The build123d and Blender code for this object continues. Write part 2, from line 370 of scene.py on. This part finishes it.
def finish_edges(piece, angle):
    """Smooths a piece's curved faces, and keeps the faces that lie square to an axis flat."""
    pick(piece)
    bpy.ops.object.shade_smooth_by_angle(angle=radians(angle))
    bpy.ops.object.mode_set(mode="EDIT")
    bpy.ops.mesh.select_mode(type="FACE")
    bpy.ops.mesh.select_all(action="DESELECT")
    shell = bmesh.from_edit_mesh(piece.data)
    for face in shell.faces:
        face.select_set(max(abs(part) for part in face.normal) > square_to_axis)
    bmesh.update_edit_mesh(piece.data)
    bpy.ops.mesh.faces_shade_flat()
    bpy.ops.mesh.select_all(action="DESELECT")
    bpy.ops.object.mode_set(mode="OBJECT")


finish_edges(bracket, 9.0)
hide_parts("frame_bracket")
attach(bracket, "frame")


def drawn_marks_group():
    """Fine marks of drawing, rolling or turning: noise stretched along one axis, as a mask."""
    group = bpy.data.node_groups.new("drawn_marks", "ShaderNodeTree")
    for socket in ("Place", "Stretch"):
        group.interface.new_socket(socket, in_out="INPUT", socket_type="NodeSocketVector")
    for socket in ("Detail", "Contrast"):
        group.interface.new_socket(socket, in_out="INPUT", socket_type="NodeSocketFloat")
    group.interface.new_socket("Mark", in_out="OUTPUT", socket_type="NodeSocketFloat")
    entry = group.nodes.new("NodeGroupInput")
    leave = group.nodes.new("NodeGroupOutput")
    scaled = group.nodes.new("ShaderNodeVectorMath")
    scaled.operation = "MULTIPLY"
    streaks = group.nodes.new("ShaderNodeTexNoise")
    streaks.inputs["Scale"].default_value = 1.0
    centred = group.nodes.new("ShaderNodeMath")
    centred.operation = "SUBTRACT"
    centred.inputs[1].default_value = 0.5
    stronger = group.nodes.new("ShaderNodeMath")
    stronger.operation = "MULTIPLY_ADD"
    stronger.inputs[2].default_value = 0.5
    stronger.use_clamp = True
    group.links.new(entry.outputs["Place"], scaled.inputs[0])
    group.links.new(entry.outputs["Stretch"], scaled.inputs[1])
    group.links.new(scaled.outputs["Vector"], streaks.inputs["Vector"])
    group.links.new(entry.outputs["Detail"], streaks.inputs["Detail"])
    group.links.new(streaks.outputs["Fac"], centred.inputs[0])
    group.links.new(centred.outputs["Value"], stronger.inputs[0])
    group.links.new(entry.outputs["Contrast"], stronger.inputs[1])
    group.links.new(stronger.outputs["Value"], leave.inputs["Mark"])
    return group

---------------

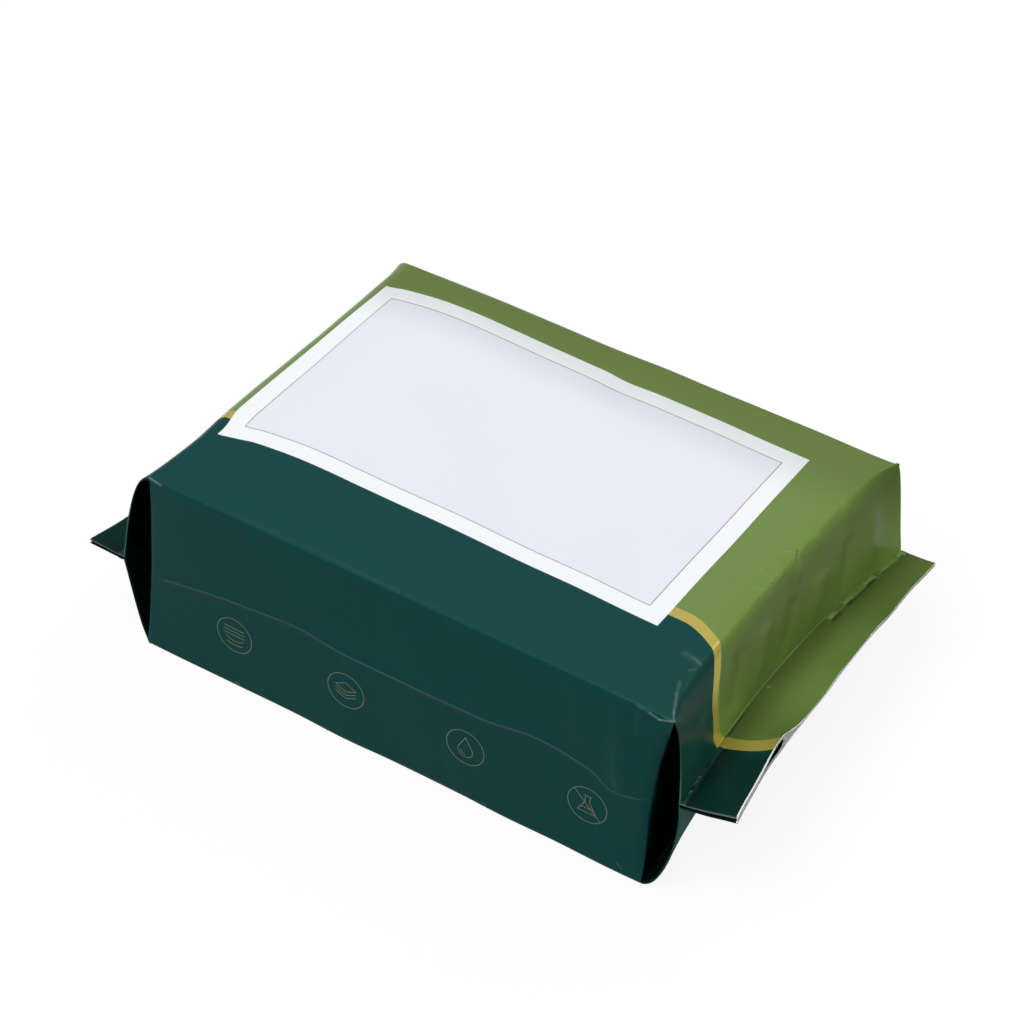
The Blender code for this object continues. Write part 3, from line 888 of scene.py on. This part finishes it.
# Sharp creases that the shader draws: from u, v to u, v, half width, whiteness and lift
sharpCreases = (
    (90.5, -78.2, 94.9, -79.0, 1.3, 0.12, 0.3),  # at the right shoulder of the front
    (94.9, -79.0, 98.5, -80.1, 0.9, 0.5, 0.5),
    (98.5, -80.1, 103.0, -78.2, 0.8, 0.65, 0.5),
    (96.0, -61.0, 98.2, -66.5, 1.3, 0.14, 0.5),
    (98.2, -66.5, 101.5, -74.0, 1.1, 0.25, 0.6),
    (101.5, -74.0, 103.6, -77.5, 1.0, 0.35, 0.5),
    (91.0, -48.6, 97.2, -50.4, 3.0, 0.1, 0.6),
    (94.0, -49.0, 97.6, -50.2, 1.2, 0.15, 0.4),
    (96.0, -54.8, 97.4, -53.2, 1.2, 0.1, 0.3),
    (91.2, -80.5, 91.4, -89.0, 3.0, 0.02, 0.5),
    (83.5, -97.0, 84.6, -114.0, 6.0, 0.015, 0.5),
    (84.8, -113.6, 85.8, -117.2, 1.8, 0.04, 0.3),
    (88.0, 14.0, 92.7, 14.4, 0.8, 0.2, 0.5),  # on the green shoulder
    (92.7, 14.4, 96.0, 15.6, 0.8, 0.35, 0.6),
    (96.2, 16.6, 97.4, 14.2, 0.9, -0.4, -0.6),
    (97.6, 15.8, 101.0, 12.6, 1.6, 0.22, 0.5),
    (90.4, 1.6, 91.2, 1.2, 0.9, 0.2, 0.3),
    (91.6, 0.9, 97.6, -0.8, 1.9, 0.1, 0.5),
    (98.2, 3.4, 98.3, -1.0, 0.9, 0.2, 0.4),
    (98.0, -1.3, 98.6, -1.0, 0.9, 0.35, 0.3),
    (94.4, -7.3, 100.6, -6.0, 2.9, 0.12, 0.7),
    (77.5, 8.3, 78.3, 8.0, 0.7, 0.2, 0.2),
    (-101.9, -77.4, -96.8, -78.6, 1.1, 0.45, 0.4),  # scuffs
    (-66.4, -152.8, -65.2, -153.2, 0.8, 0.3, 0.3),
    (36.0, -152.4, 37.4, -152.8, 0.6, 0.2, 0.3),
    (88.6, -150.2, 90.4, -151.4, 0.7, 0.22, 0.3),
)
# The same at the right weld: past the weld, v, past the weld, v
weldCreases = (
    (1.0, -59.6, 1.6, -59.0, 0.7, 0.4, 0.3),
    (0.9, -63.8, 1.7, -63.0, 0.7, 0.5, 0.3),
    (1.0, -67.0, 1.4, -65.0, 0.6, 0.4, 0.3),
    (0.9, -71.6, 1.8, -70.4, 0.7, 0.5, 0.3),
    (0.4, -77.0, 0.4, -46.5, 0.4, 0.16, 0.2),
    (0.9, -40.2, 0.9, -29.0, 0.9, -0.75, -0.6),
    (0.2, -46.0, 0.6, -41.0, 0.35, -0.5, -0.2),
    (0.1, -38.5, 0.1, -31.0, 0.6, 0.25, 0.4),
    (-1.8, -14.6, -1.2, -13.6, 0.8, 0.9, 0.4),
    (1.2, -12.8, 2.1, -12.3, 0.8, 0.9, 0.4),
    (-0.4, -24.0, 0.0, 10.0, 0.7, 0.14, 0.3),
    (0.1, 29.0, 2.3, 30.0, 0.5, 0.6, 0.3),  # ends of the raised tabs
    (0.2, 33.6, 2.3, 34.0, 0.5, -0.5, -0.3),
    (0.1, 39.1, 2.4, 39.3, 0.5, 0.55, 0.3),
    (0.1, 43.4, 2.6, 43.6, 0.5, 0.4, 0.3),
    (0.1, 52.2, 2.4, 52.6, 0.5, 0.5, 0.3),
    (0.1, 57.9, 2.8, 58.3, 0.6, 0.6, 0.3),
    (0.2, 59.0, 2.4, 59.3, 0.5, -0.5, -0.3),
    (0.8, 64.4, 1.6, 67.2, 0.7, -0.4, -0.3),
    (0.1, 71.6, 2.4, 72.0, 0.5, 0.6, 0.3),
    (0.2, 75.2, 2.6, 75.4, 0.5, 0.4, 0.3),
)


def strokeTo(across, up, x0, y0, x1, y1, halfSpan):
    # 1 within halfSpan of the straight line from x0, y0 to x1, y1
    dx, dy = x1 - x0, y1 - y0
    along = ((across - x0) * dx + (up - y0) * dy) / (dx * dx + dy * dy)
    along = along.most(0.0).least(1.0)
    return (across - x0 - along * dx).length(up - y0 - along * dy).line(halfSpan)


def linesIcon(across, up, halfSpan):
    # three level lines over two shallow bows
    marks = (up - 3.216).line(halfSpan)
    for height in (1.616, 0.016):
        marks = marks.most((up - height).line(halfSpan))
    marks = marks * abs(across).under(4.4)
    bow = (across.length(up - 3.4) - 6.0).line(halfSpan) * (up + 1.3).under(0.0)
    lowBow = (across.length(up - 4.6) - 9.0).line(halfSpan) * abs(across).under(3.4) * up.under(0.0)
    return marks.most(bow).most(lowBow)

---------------

▶ **Stated exercise**:
How many lines in the records above contain the word "continues"? Reply with the number alone.

▶ **Solved exercise**:
2